Doce días después del informe final del fiscal especial Mueller, es muy temprano aún para que Trump cante victoria.
Como quedó claro, todavía no se puede afirmar que está exonerado en el delicado campo de la obstrucción de la justicia.
Pero, como también resulta lógico, si él no conspiró ni es culpable de que los rusos hayan usado su ‘poder punzante’ (desinformación) en las elecciones pasadas, ¿qué es entonces lo que Trump podría haber obstruido?
Como sea, lo que él mismo ha interpretado de todo esto con su consabido optimismo efervescente, es que “no hubo conspiración con Rusia ni obstrucción de la justicia”, lo que, sin duda, le dota de un margen de maniobra suficientemente amplio y con el que no contaba desde hace dos años, cuando todo este proceso comenzó.

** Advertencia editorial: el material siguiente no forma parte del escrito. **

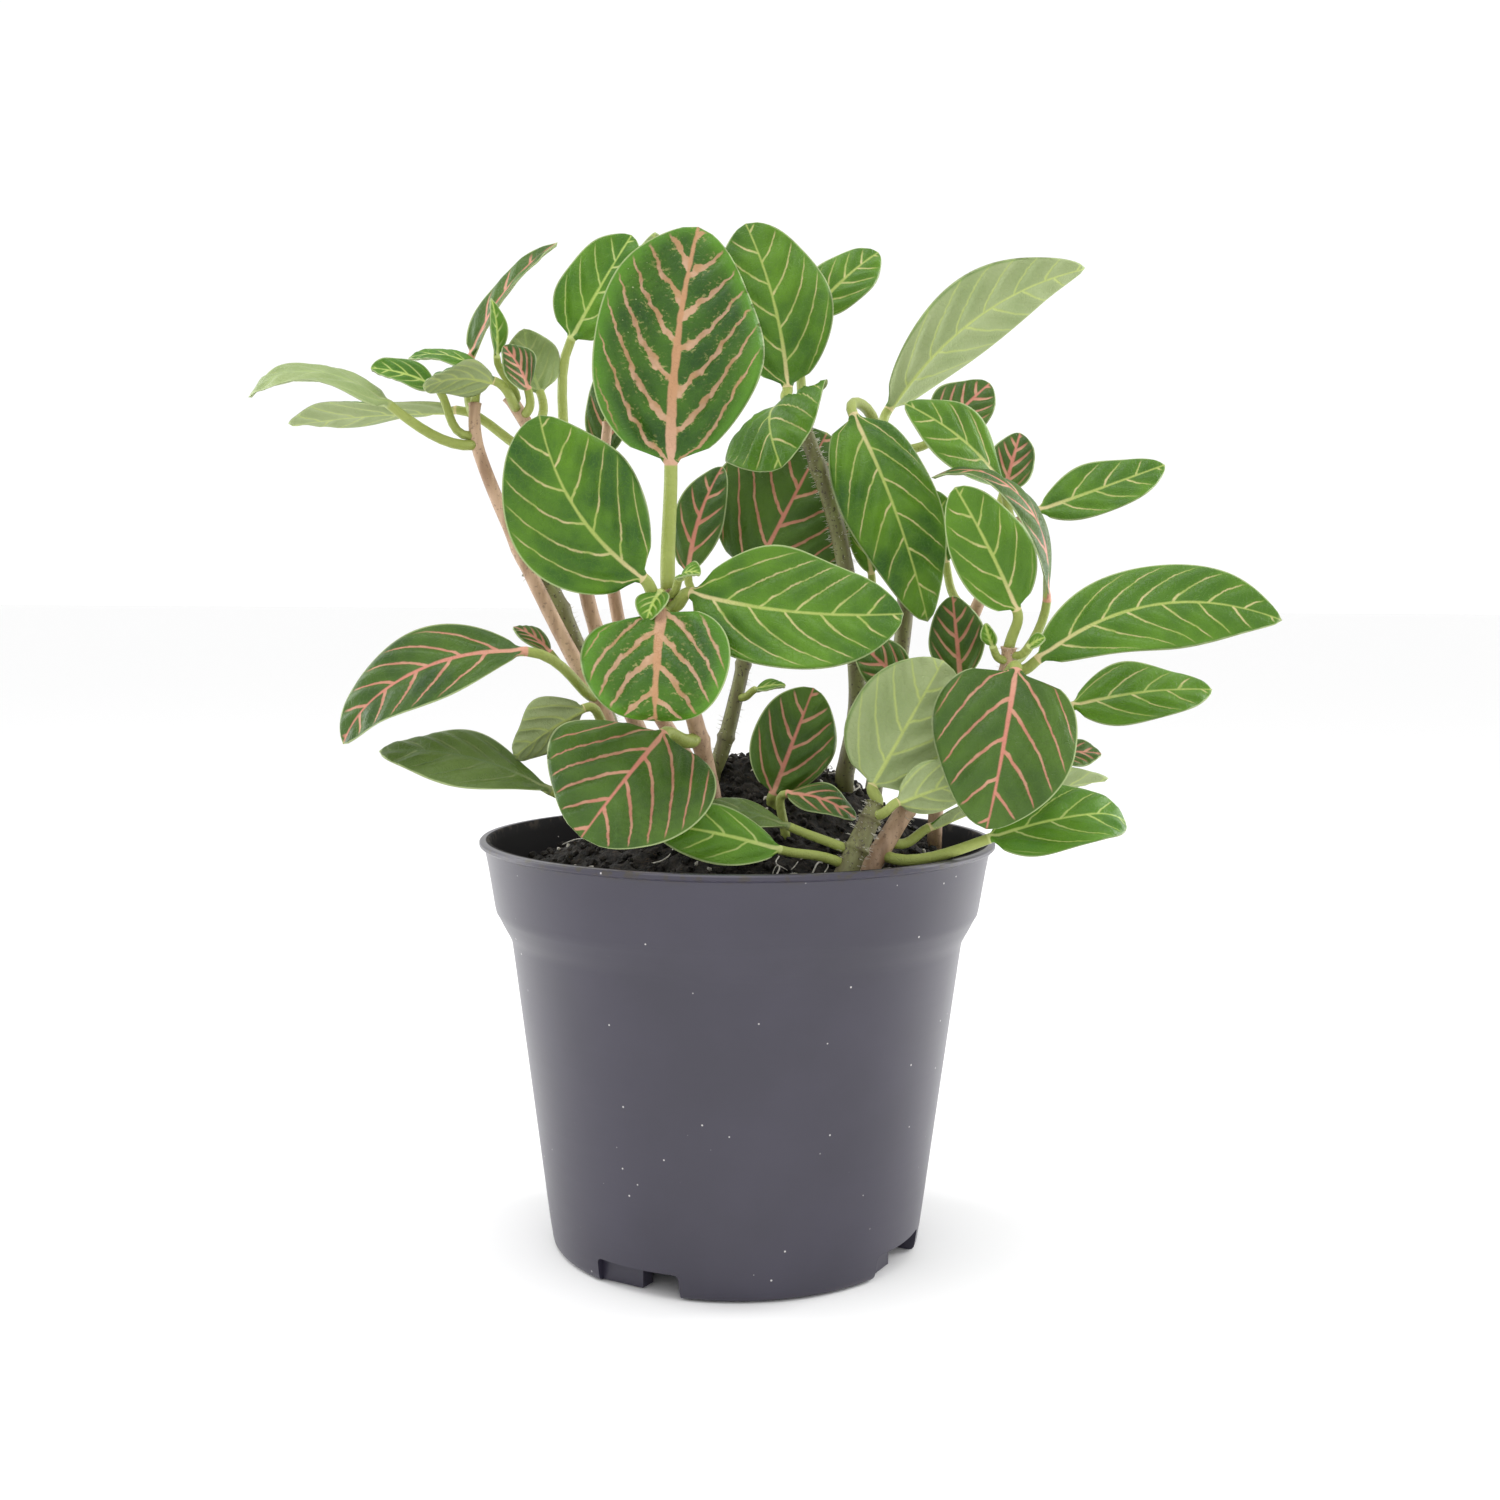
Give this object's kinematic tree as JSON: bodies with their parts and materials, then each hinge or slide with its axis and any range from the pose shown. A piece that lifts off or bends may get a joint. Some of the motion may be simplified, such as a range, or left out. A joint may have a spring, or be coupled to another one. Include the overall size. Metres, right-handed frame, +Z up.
{
  "type": "potted nerve plant",
  "caption": "Upright nerve plant with broad oval leaves, pink and cream veins, on thin stems rooted in a peat mound in a tapered nursery pot.",
  "frame": {"origin": "on the plane the pot stands on, under the middle of the whole plant; the pot axis is 3 mm towards -X from it", "axes": "+Z up along the pot axis; -Y is the front of the plant, where the crown of four crossed leaves faces; +X to its right as seen from the front"},
  "size_m": [0.2282, 0.12, 0.24],
  "materials": {
    "pot_plastic": "violet-grey satin moulded plastic",
    "soil_peat": "damp near-black peat with brown fibres",
    "stem_tan": "tan-pink smooth stem",
    "stem_olive": "olive hairy stem",
    "leaf_cream_vein": "green leaf with cream veins, soft sheen",
    "leaf_pink_vein": "dark green leaf with pink veins, soft sheen",
    "leaf_young": "bright young green leaf"
  },
  "bodies": {
    "root": {"leaf_back_dark": "leaf_pink_vein", "leaf_back_tip": "leaf_cream_vein", "leaf_big_pale": "leaf_cream_vein", "leaf_crown_left": "leaf_cream_vein", "leaf_crown_low": "leaf_pink_vein", "leaf_crown_right": "leaf_cream_vein", "leaf_crown_up": "leaf_pink_vein", "leaf_drooping": "leaf_cream_vein", "leaf_folded": "leaf_young", "leaf_folded_dark": "leaf_pink_vein", "leaf_front_low": "leaf_cream_vein", "leaf_front_pale": "leaf_cream_vein", "leaf_heart": "leaf_pink_vein", "leaf_inner_pink": "leaf_pink_vein", "leaf_left_blade": "leaf_pink_vein", "leaf_left_bright": "leaf_young", "leaf_left_cup": "leaf_young", "leaf_left_long": "leaf_pink_vein", "leaf_left_low": "leaf_pink_vein", "leaf_left_pale": "leaf_cream_vein", "leaf_left_pink": "leaf_pink_vein", "leaf_left_sliver": "leaf_young", "leaf_left_striped": "leaf_cream_vein", "leaf_left_upright": "leaf_young", "leaf_lit": "leaf_young", "leaf_low_dark": "leaf_pink_vein", "leaf_low_pink": "leaf_pink_vein", "leaf_node_up": "leaf_cream_vein", "leaf_over_rim": "leaf_young", "leaf_pale_left": "leaf_cream_vein", "leaf_reach_left": "leaf_cream_vein", "leaf_right_back": "leaf_pink_vein", "leaf_right_bright": "leaf_cream_vein", "leaf_right_cream": "leaf_cream_vein", "leaf_right_curled": "leaf_pink_vein", "leaf_right_dark": "leaf_cream_vein", "leaf_right_edge": "leaf_cream_vein", "leaf_right_long": "leaf_cream_vein", "leaf_right_mid": "leaf_cream_vein", "leaf_right_round": "leaf_pink_vein", "leaf_right_small": "leaf_pink_vein", "leaf_round": "leaf_pink_vein", "leaf_tall": "leaf_cream_vein", "leaf_tall_back": "leaf_cream_vein", "leaf_tall_front": "leaf_cream_vein", "leaf_wide_dark": "leaf_pink_vein", "leaf_wide_left": "leaf_pink_vein", "pot": "pot_plastic", "soil": "soil_peat", "stem_back_right": "stem_olive", "stem_behind": "stem_tan", "stem_crown": "stem_tan", "stem_cut": "stem_olive", "stem_far_left": "stem_tan", "stem_front": "stem_olive", "stem_left": "stem_tan", "stem_middle": "stem_olive", "stem_right": "stem_tan", "stem_side": "stem_tan", "stem_tall": "stem_olive"}
  },
  "joints": []
}
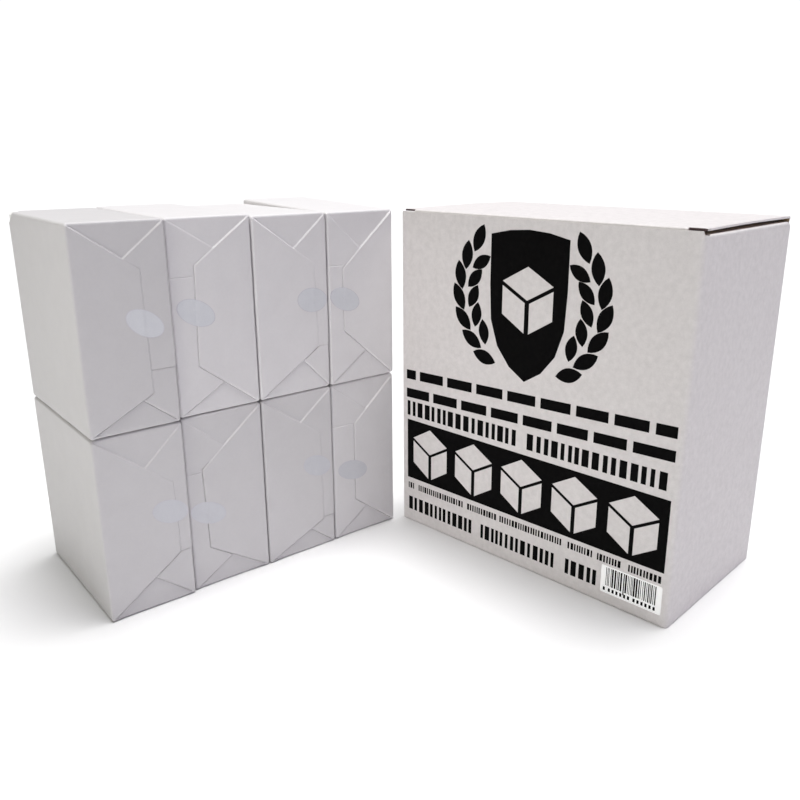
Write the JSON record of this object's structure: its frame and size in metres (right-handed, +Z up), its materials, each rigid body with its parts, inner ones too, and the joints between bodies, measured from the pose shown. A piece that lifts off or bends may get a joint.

Por supuesto, ni su energía política, ni su iniciativa estratégica se vieron menoscabadas durante este periodo; pero ahora, ya sin el peso cotidiano de Mueller, Trump podrá remarcar con suficiente holgura que los demócratas radicales solo se ocupan de fastidiar al sistema porque no tienen nada más que ofrecerle al país.
Aun así, tales demócratas no cejarán en el empeño de asediarlo, con todo y que saben que no se trata de un personaje susceptible, ni impresionable, ni mucho menos tembloroso.
De hecho, el jefe del Comité Judicial de la Cámara, el demócrata Jerry Nadler, ha tratado de canalizar la frustración que le produjo el informe Mueller expresando que “el trabajo del Congreso es mucho más amplio que el trabajo del fiscal especial”, sugiriendo con ello que podría llevar todo este asunto hasta el mismísimo ‘impeachment’.
Sin embargo, ¿con qué tipo de pruebas llegarían a semejante escenario, como no fueran las que de modo improvisado surgieran del voluntarismo, la predisposición y animosidad ideológica, propias del radicalismo partidista?
Dicho de otra forma, ¿qué tan lejos podrían llegar los demócratas radicales en su sesgo confirmatorio como para ignorar las conclusiones de Mueller y lanzarse a un juicio político contra el Presidente, asumiendo el riesgo de un efecto paradójico que podría conducirlos al suicidio electoral?
Obviamente, esa tentación de destituir a Trump siempre será muy alta porque, como queda cada vez más claro, se deriva del déficit crónico y estructural que padece la oposición en materia de liderazgo inspiracional.
¿Acaso ellos no saben muy bien que cualquiera de los precandidatos del partido (Biden, Sanders, Harris, O’Rourke, Warren, Kerry, ¡y los otros 21 aspirantes!) está prácticamente condenado a la derrota si se enfrenta a Donald Trump?
Semejante situación es tan evidente y desalentadora que la propia presidenta de la Cámara, Nancy Pelosi, ya dejó claro que “no está a favor de la destitución” por tratarse de un proceso que, a su entender, “divide mucho al país” y que solo se justifica si hay pruebas verdaderamente “convincentes y abrumadoras”.
Consciente de que, aún si la Cámara condenara a Trump, conseguir los dos tercios necesarios en un Senado dominado por los republicanos es prácticamente imposible, Pelosi es la mejor muestra de que, palabras más, palabras menos, la campaña por la reelección de Trump en el 2020 acaba de comenzar.
Y que no parece haber ningún demócrata en capacidad de interponerse.